### AVAILABLE DATA ###

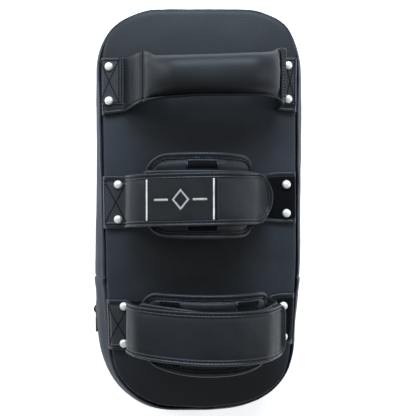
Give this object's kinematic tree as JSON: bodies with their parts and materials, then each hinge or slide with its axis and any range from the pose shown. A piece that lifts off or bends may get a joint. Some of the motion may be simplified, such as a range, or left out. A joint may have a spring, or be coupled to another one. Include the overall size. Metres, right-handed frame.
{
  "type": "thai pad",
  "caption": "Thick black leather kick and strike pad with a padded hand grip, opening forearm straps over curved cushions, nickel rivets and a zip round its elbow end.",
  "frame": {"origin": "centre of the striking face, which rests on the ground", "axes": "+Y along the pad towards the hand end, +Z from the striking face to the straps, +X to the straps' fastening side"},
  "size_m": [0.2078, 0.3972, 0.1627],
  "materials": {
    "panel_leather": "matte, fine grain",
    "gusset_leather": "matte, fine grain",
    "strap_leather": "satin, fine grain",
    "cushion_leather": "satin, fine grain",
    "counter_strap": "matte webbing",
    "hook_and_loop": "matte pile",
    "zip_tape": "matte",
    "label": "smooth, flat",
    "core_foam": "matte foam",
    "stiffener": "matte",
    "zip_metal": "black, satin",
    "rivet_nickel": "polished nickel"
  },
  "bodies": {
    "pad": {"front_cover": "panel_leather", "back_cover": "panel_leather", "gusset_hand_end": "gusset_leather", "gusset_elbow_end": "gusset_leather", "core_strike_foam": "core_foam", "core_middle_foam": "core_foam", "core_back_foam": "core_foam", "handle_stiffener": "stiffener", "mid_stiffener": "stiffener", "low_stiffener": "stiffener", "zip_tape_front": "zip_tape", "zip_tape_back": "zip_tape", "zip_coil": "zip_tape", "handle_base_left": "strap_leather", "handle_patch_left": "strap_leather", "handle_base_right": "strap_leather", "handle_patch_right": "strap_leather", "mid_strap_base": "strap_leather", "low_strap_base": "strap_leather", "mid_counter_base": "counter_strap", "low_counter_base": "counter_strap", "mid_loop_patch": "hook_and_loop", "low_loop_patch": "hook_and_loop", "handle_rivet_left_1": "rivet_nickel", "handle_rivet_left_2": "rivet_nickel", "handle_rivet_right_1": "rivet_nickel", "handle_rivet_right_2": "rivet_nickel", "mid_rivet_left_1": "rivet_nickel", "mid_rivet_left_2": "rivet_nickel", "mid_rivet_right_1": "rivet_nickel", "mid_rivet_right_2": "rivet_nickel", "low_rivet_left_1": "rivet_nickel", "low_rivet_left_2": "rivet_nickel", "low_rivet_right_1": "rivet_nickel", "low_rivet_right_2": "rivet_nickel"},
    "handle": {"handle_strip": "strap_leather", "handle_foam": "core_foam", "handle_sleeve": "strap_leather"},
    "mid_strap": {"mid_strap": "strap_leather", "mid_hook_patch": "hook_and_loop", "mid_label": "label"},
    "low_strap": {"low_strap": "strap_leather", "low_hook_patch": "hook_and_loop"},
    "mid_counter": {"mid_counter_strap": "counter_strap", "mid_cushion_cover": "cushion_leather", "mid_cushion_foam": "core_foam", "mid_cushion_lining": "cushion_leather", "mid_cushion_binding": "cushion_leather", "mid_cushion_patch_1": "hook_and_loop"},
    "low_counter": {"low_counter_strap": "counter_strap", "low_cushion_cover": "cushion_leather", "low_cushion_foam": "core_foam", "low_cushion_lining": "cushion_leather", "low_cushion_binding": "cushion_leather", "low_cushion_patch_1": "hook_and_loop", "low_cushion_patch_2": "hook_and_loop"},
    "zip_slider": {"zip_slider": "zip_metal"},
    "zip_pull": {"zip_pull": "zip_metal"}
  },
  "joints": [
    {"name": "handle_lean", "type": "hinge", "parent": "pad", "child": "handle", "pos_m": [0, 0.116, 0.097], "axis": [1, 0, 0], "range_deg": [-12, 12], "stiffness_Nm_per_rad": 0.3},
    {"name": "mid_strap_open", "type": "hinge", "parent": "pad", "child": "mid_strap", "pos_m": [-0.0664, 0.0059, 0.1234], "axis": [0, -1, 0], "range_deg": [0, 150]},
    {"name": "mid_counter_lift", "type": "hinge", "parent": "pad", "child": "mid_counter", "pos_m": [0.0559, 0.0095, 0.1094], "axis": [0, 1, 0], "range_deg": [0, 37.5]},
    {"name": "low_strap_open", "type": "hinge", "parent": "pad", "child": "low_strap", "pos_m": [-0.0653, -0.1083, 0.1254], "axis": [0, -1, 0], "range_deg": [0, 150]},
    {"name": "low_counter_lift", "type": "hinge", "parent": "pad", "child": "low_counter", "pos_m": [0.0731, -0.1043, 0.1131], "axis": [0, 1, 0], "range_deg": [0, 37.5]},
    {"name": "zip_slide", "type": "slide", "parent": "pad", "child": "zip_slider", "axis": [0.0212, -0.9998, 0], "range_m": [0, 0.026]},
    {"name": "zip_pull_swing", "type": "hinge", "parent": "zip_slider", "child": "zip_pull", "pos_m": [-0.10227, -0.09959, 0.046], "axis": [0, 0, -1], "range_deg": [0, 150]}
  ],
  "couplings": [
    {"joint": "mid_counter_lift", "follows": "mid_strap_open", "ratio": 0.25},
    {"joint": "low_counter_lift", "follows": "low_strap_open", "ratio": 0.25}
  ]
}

###

SHORT PROBLEM:
Look through the data above. Each line containing the word "hinge" needs to be copied.

ANSWER FOR THE TASK:
Give this object's kinematic tree as JSON: bodies with their parts and materials, then each hinge or slide with its axis and any range from the pose shown. A piece that lifts off or bends may get a joint. Some of the motion may be simplified, such as a range, or left out. A joint may have a spring, or be coupled to another one. Include the overall size. Metres, right-handed frame.
    {"name": "handle_lean", "type": "hinge", "parent": "pad", "child": "handle", "pos_m": [0, 0.116, 0.097], "axis": [1, 0, 0], "range_deg": [-12, 12], "stiffness_Nm_per_rad": 0.3},
    {"name": "mid_strap_open", "type": "hinge", "parent": "pad", "child": "mid_strap", "pos_m": [-0.0664, 0.0059, 0.1234], "axis": [0, -1, 0], "range_deg": [0, 150]},
    {"name": "mid_counter_lift", "type": "hinge", "parent": "pad", "child": "mid_counter", "pos_m": [0.0559, 0.0095, 0.1094], "axis": [0, 1, 0], "range_deg": [0, 37.5]},
    {"name": "low_strap_open", "type": "hinge", "parent": "pad", "child": "low_strap", "pos_m": [-0.0653, -0.1083, 0.1254], "axis": [0, -1, 0], "range_deg": [0, 150]},
    {"name": "low_counter_lift", "type": "hinge", "parent": "pad", "child": "low_counter", "pos_m": [0.0731, -0.1043, 0.1131], "axis": [0, 1, 0], "range_deg": [0, 37.5]},
    {"name": "zip_pull_swing", "type": "hinge", "parent": "zip_slider", "child": "zip_pull", "pos_m": [-0.10227, -0.09959, 0.046], "axis": [0, 0, -1], "range_deg": [0, 150]}